■ **AIM OF THE TASK**
Look for the string "shown" and copy every line that has it.

** begin ENTRIES SUPPLIED **

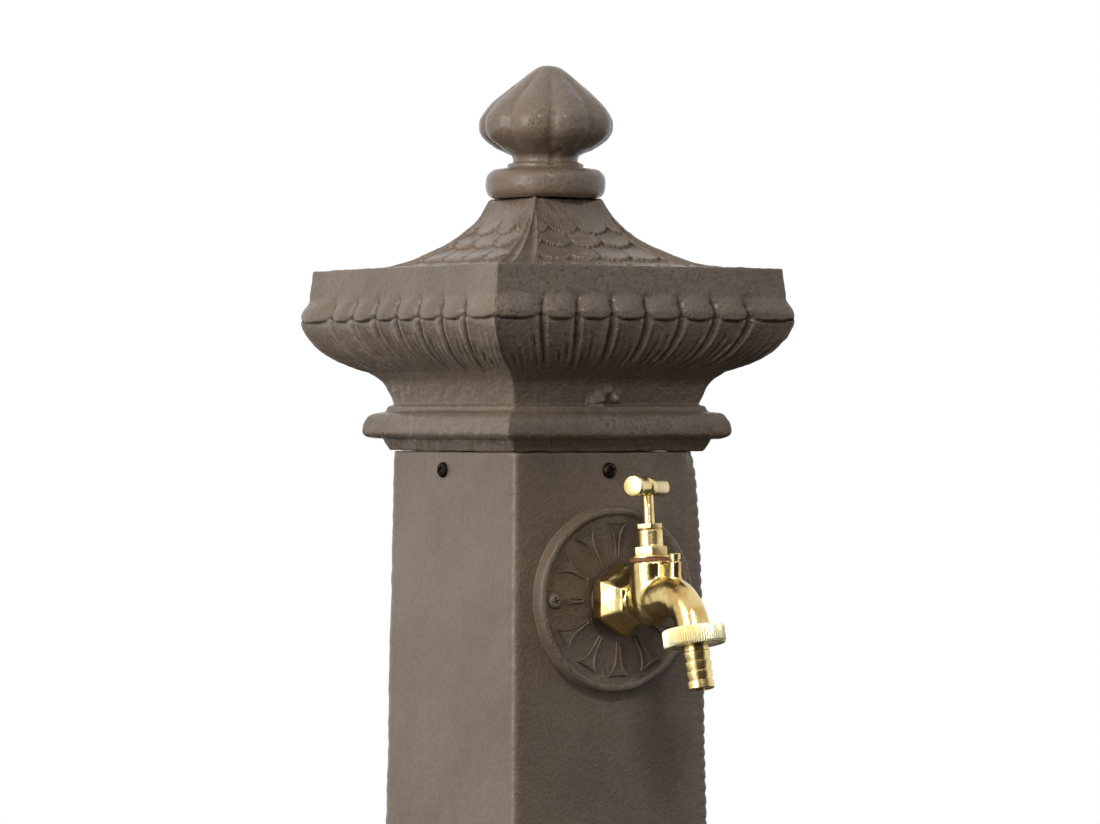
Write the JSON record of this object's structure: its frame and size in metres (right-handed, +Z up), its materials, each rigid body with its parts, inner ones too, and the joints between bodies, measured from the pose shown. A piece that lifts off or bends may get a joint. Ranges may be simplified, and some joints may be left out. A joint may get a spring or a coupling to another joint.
{
  "type": "garden standpipe",
  "caption": "Square tapered cast-iron garden standpipe with gadrooned cap, bud finial and brass bib tap with T handle and hose tail.",
  "frame": {"origin": "centre of the anchor holes in the plane of the plinth underside", "axes": "+Z up the post, -Y out of the face that carries the tap, +X to the right seen from the tap side"},
  "size_m": [0.224, 0.2687, 1],
  "materials": {
    "painted_iron": "satin paint over rough casting",
    "polished_brass": "polished",
    "rough_brass": "as machined",
    "black_steel": "blackened",
    "zinc_steel": "zinc plated",
    "copper": "drawn copper",
    "copper_fibre": "pressed fibre, red brown",
    "rubber_seal": "matt"
  },
  "bodies": {
    "root": {"base_plinth": "painted_iron", "column_shaft": "painted_iron", "cap_casting": "painted_iron", "finial": "painted_iron", "tap_rosette": "painted_iron", "finial_stud": "zinc_steel", "finial_washer": "zinc_steel", "finial_nut": "zinc_steel", "cap_screws": "black_steel", "base_screws": "black_steel", "rosette_screws": "painted_iron", "wall_elbow": "rough_brass", "elbow_screws": "zinc_steel", "riser_pipe": "copper", "supply_fitting": "rough_brass", "supply_locknut": "rough_brass", "inlet_seal": "copper_fibre", "tap_body": "polished_brass", "spout_plug": "polished_brass", "bonnet_gasket": "copper_fibre", "bonnet": "polished_brass", "gland_packing": "rubber_seal", "gland_nut": "polished_brass"},
    "valve": {"jumper_valve": "rough_brass", "tap_washer": "rubber_seal", "washer_nut": "rough_brass"},
    "handle": {"spindle": "polished_brass", "handle_bar": "polished_brass", "handle_pin": "polished_brass"},
    "tail": {"hose_tail": "polished_brass", "outlet_washer": "rubber_seal"},
    "union_nut": {"union_nut": "polished_brass"}
  },
  "joints": [
    {"name": "valve_lift", "type": "slide", "parent": "root", "child": "valve", "axis": [0, 0.0873, 0.9962], "range_m": [0, 0.005]},
    {"name": "handle_turn", "type": "hinge", "parent": "valve", "child": "handle", "pos_m": [0, -0.09668, 0.7704], "axis": [0, 0.0873, 0.9962], "range_deg": [0, 900]},
    {"name": "tail_drop", "type": "slide", "parent": "root", "child": "tail", "axis": [0, -0.2234, -0.9747], "range_m": [0, 0.00453]},
    {"name": "union_nut_turn", "type": "hinge", "parent": "tail", "child": "union_nut", "pos_m": [0, -0.13868, 0.69539], "axis": [0, -0.2234, -0.9747], "range_deg": [0, 900]}
  ],
  "couplings": [
    {"joint": "handle_turn", "follows": "valve_lift", "rad_per_m": 3141.5},
    {"joint": "union_nut_turn", "follows": "tail_drop", "rad_per_m": 3463.7}
  ]
}
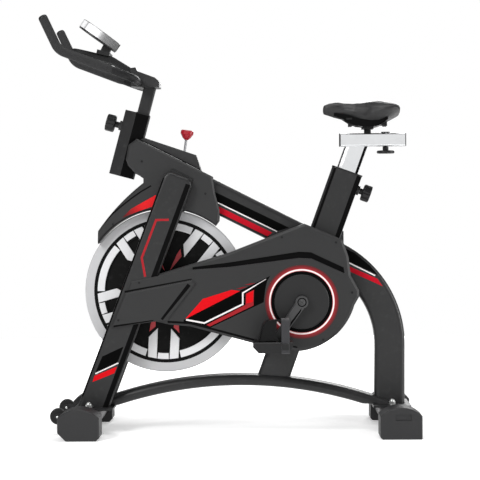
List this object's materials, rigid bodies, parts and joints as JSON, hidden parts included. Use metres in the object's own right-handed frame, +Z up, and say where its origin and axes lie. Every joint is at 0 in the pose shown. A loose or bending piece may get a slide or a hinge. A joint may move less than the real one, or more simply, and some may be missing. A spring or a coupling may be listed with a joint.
{
  "type": "exercise bike",
  "caption": "Indoor exercise bike with a tube frame, a heavy spoked flywheel, belt drive, friction brake, toe-clip pedals, sliding saddle and handlebar, and a round console.",
  "frame": {"origin": "on the floor under the middle of the bike's bounding box", "axes": "+Z up; the handlebar end is at -X and the saddle end at +X; the rider's left hand, with the crank cover, is at -Y"},
  "size_m": [1.056, 0.5, 1.1906],
  "materials": {
    "frame_paint": "satin",
    "black_plastic": "satin",
    "black_steel": "semi-gloss",
    "chrome": "polished",
    "machined_steel": "turned",
    "iron": "machined rim, painted web",
    "black_rubber": "matte",
    "foam": "matte foam",
    "felt": "felt",
    "red_plastic": "glossy",
    "saddle_cover": "synthetic leather",
    "silver_plastic": "satin silver",
    "screen": "glossy"
  },
  "bodies": {
    "frame": {"stabilizers": "frame_paint", "front_feet": "black_plastic", "rear_feet": "black_plastic", "frame_bolts": "machined_steel", "frame_brackets": "frame_paint", "wheel_axles": "machined_steel", "head_tube": "frame_paint", "post_sleeves": "black_plastic", "main_beam": "frame_paint", "seat_tube": "frame_paint", "base_beam": "frame_paint", "fork_blade_left": "frame_paint", "fork_blade_right": "frame_paint", "bottom_bracket": "machined_steel", "cowl_left": "black_plastic", "cowl_right": "black_plastic", "brake_cover": "black_plastic", "chain_cover": "black_plastic", "chain_cover_back": "black_plastic", "crank_disc": "black_plastic", "cover_screws": "black_steel", "flywheel_axle": "machined_steel", "drive_belt": "black_rubber"},
    "flywheel": {"flywheel": "iron", "flywheel_pulley": "machined_steel"},
    "crank": {"crank_axle": "machined_steel", "crank_pulley": "black_plastic", "crank_arm_left": "black_steel", "crank_arm_right": "black_steel"},
    "pedal_left": {"pedal_left": "black_plastic", "toe_clip_left": "black_plastic"},
    "pedal_right": {"pedal_right": "black_plastic", "toe_clip_right": "black_plastic"},
    "wheel_left": {"transport_wheel_left": "black_rubber"},
    "wheel_right": {"transport_wheel_right": "black_rubber"},
    "seat_post": {"seat_post": "chrome", "seat_slide_tube": "chrome", "slide_end_caps": "black_plastic"},
    "saddle": {"saddle_carriage": "black_steel", "saddle_base": "black_plastic", "saddle_pad": "saddle_cover"},
    "saddle_knob": {"saddle_knob": "black_plastic"},
    "seat_pin": {"seat_pin": "machined_steel"},
    "seat_knob": {"seat_knob": "black_plastic"},
    "handlebar": {"handlebar_post": "frame_paint", "stem_head": "frame_paint", "outer_bar": "black_steel", "inner_loop": "black_steel", "grips": "foam", "console_back": "black_plastic", "console_rim": "silver_plastic", "console_face": "screen"},
    "console_button": {"console_button": "silver_plastic"},
    "head_pin": {"head_pin": "machined_steel"},
    "head_knob": {"head_knob": "black_plastic"},
    "brake": {"brake_rod": "machined_steel", "brake_pad": "felt", "brake_spring": "machined_steel"},
    "brake_knob": {"brake_knob": "red_plastic"}
  },
  "joints": [
    {"name": "flywheel_spin", "type": "hinge", "parent": "frame", "child": "flywheel", "pos_m": [-0.1895, 0, 0.403], "axis": [0, 1, 0], "continuous": true},
    {"name": "crank_spin", "type": "hinge", "parent": "frame", "child": "crank", "pos_m": [0.2016, 0, 0.3723], "axis": [0, 1, 0], "continuous": true},
    {"name": "pedal_left_spin", "type": "hinge", "parent": "crank", "child": "pedal_left", "pos_m": [0.11792, -0.158, 0.25144], "axis": [0, 1, 0], "continuous": true},
    {"name": "pedal_right_spin", "type": "hinge", "parent": "crank", "child": "pedal_right", "pos_m": [0.28528, 0.158, 0.49316], "axis": [0, 1, 0], "continuous": true},
    {"name": "transport_wheel_left_spin", "type": "hinge", "parent": "frame", "child": "wheel_left", "pos_m": [-0.494, -0.11, 0.053], "axis": [0, 1, 0], "continuous": true},
    {"name": "transport_wheel_right_spin", "type": "hinge", "parent": "frame", "child": "wheel_right", "pos_m": [-0.494, 0.11, 0.053], "axis": [0, 1, 0], "continuous": true},
    {"name": "seat_post_slide", "type": "slide", "parent": "frame", "child": "seat_post", "axis": [0.3437, 0, 0.9391], "range_m": [-0.025, 0.09]},
    {"name": "saddle_slide", "type": "slide", "parent": "seat_post", "child": "saddle", "axis": [1, 0, 0], "range_m": [-0.03, 0.03]},
    {"name": "saddle_knob_turn", "type": "hinge", "parent": "saddle", "child": "saddle_knob", "pos_m": [0.4492, 0, 0.81], "axis": [0, 0, 1], "range_deg": [-360, 360]},
    {"name": "seat_pin_pull", "type": "slide", "parent": "frame", "child": "seat_pin", "axis": [0.9391, 0, -0.3437], "range_m": [0, 0.009], "stiffness_N_per_m": 400, "springref_m": -0.01},
    {"name": "seat_knob_turn", "type": "hinge", "parent": "seat_pin", "child": "seat_knob", "pos_m": [0.32322, 0, 0.70611], "axis": [0.9391, 0, -0.3437], "range_deg": [-360, 360]},
    {"name": "handlebar_slide", "type": "slide", "parent": "frame", "child": "handlebar", "axis": [0.2622, 0, 0.965], "range_m": [-0.035, 0.085]},
    {"name": "console_button_press", "type": "slide", "parent": "handlebar", "child": "console_button", "axis": [-0.585, 0, -0.8111], "range_m": [0, 0.0015], "stiffness_N_per_m": 400, "springref_m": -0.001},
    {"name": "head_pin_pull", "type": "slide", "parent": "frame", "child": "head_pin", "axis": [-0.965, 0, 0.2622], "range_m": [0, 0.009], "stiffness_N_per_m": 400, "springref_m": -0.01},
    {"name": "head_knob_turn", "type": "hinge", "parent": "head_pin", "child": "head_knob", "pos_m": [-0.27958, 0, 0.87238], "axis": [-0.965, 0, 0.2622], "range_deg": [-360, 360]},
    {"name": "brake_press", "type": "slide", "parent": "frame", "child": "brake", "axis": [-0.1392, 0, -0.9903], "range_m": [0, 0.0047], "stiffness_N_per_m": 1500, "springref_m": -0.01, "deforming": ["brake_spring"]},
    {"name": "brake_knob_turn", "type": "hinge", "parent": "brake", "child": "brake_knob", "pos_m": [-0.12812, 0, 0.83971], "axis": [0.1392, 0, 0.9903], "range_deg": [-360, 360]}
  ],
  "couplings": [
    {"joint": "crank_spin", "follows": "flywheel_spin", "ratio": 0.33333}
  ]
}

** end ENTRIES SUPPLIED **

■ **SOLVED PROBLEM**
Write the JSON record of this object's structure: its frame and size in metres (right-handed, +Z up), its materials, each rigid body with its parts, inner ones too, and the joints between bodies, measured from the pose shown. A piece that lifts off or bends may get a joint. Ranges may be simplified, and some joints may be left out. A joint may get a spring or a coupling to another joint.
List this object's materials, rigid bodies, parts and joints as JSON, hidden parts included. Use metres in the object's own right-handed frame, +Z up, and say where its origin and axes lie. Every joint is at 0 in the pose shown. A loose or bending piece may get a slide or a hinge. A joint may move less than the real one, or more simply, and some may be missing. A spring or a coupling may be listed with a joint.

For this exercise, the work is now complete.